Member of the Bangladesh Parliament for Dinajpur-11
- In office 2 April 1979 – 24 March 1982
- Preceded by: Constituency Established
- Succeeded by: Constituency Dissolved

Member of the Bangladesh Parliament for Dinajpur-6
- In office 19 March 1996 – 30 March 1996
- Preceded by: Azizur Rahman Chowdhury
- Succeeded by: Md. Mostafizur Rahman Fizu

Personal details
- Born: 27 November 1939 Hasar Para, Nawabganj thana, British India
- Died: November 13, 2013 (aged 73)
- Party: Bangladesh Nationalist Party
- Education: Rajshahi University

= Md. Atiur Rahman =

Bangladeshi politician

Md.
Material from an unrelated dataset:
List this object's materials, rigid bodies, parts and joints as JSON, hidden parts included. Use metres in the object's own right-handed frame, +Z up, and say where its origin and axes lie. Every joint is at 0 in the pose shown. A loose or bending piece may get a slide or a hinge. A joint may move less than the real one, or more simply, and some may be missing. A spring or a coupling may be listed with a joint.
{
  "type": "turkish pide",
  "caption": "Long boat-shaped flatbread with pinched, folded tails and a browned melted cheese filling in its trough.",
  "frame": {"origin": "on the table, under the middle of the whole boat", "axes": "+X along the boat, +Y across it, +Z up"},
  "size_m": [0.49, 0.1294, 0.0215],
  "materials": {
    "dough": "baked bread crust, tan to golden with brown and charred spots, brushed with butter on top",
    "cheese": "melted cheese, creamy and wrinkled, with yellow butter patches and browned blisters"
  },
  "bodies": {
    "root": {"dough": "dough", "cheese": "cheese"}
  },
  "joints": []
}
Atiur Rahman (1939 – 2013) was a Bangladeshi academic and politician from Dinajpur belonging to the Bangladesh Nationalist Party. He was a member of the Jatiya Sangsad.

==Biography==
Atiur Rahman was born on 27 November 1939 in Hasar Para village of what is now Nawabganj Upazila, Dinajpur, Bangladesh. He received a postgraduate degree in English from Rajshahi University in 1962. He was the principal of Dinajpur Government Women's College, Syedpur Cantonment Public College, Jalalabad Cantonment Public College and Bogra Cantonment Public College. In 1978 he resigned from his job and joined politics.

Atiur Rahman was elected as a member of the Jatiya Sangsad from Dinajpur-11 in the second general election of Bangladesh. Later, he was elected as a member of the Jatiya Sangsad from Dinajpur-6 in the sixth Jatiya Sangsad election.

Atiur Rahman died on 13 November 2013.